** START OF Data segment **

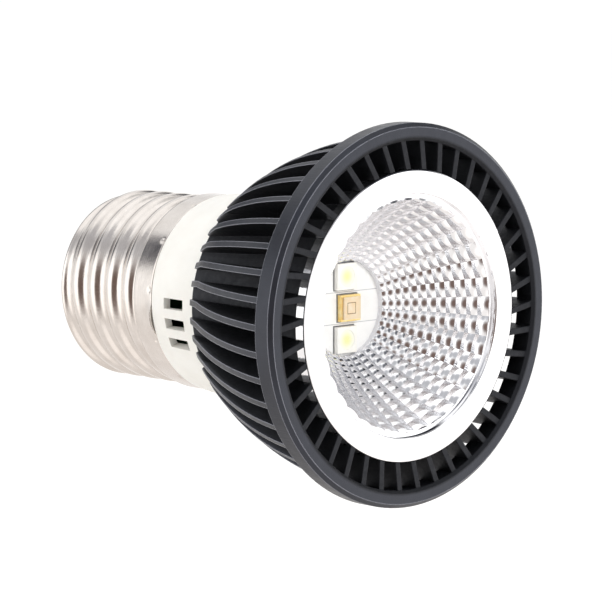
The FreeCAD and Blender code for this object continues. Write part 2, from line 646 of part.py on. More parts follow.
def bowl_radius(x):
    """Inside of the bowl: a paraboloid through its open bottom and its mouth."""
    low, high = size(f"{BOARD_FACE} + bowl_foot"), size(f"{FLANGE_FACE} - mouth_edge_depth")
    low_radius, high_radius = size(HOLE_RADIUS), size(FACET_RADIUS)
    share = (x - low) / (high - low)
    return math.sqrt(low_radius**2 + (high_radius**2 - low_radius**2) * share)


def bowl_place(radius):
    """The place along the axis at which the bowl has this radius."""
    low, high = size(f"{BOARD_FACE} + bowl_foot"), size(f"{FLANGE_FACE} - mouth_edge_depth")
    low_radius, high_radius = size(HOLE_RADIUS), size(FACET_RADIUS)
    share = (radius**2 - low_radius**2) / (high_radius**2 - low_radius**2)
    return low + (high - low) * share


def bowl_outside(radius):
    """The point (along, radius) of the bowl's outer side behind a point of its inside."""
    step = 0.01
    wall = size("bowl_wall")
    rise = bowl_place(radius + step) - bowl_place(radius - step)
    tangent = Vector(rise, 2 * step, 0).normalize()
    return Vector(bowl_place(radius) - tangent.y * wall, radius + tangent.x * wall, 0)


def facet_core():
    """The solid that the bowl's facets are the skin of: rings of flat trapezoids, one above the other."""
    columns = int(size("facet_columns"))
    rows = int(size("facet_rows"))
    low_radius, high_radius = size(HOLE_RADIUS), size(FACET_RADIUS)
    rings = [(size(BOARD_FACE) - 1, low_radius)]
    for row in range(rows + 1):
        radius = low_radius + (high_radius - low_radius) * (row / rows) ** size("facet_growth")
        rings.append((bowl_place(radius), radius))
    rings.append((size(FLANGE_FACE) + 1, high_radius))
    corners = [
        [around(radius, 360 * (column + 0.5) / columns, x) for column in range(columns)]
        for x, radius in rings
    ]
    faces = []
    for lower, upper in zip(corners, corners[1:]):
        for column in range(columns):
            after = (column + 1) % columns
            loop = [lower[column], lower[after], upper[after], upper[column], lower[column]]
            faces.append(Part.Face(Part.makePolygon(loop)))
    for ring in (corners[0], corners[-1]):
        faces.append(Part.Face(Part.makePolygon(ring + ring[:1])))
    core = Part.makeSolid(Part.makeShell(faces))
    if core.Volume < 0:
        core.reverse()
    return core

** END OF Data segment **

- _Goal of the exercise_
Your task is to repeat every line exactly.

- _Exercise output_
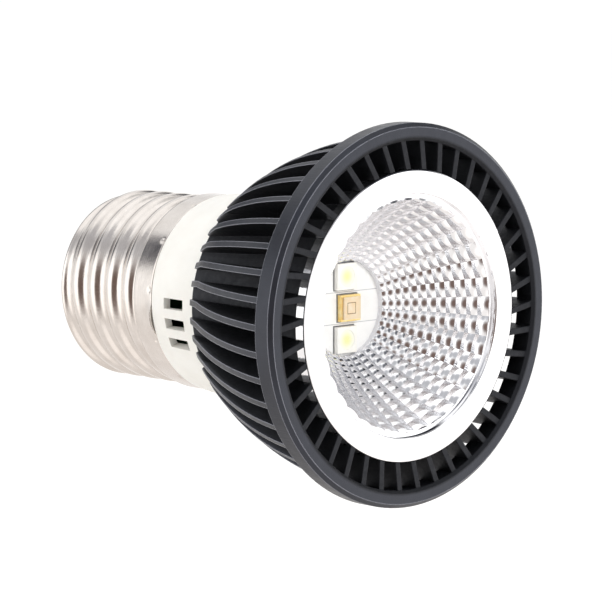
The FreeCAD and Blender code for this object continues. Write part 2, from line 646 of part.py on. More parts follow.
def bowl_radius(x):
    """Inside of the bowl: a paraboloid through its open bottom and its mouth."""
    low, high = size(f"{BOARD_FACE} + bowl_foot"), size(f"{FLANGE_FACE} - mouth_edge_depth")
    low_radius, high_radius = size(HOLE_RADIUS), size(FACET_RADIUS)
    share = (x - low) / (high - low)
    return math.sqrt(low_radius**2 + (high_radius**2 - low_radius**2) * share)


def bowl_place(radius):
    """The place along the axis at which the bowl has this radius."""
    low, high = size(f"{BOARD_FACE} + bowl_foot"), size(f"{FLANGE_FACE} - mouth_edge_depth")
    low_radius, high_radius = size(HOLE_RADIUS), size(FACET_RADIUS)
    share = (radius**2 - low_radius**2) / (high_radius**2 - low_radius**2)
    return low + (high - low) * share


def bowl_outside(radius):
    """The point (along, radius) of the bowl's outer side behind a point of its inside."""
    step = 0.01
    wall = size("bowl_wall")
    rise = bowl_place(radius + step) - bowl_place(radius - step)
    tangent = Vector(rise, 2 * step, 0).normalize()
    return Vector(bowl_place(radius) - tangent.y * wall, radius + tangent.x * wall, 0)


def facet_core():
    """The solid that the bowl's facets are the skin of: rings of flat trapezoids, one above the other."""
    columns = int(size("facet_columns"))
    rows = int(size("facet_rows"))
    low_radius, high_radius = size(HOLE_RADIUS), size(FACET_RADIUS)
    rings = [(size(BOARD_FACE) - 1, low_radius)]
    for row in range(rows + 1):
        radius = low_radius + (high_radius - low_radius) * (row / rows) ** size("facet_growth")
        rings.append((bowl_place(radius), radius))
    rings.append((size(FLANGE_FACE) + 1, high_radius))
    corners = [
        [around(radius, 360 * (column + 0.5) / columns, x) for column in range(columns)]
        for x, radius in rings
    ]
    faces = []
    for lower, upper in zip(corners, corners[1:]):
        for column in range(columns):
            after = (column + 1) % columns
            loop = [lower[column], lower[after], upper[after], upper[column], lower[column]]
            faces.append(Part.Face(Part.makePolygon(loop)))
    for ring in (corners[0], corners[-1]):
        faces.append(Part.Face(Part.makePolygon(ring + ring[:1])))
    core = Part.makeSolid(Part.makeShell(faces))
    if core.Volume < 0:
        core.reverse()
    return core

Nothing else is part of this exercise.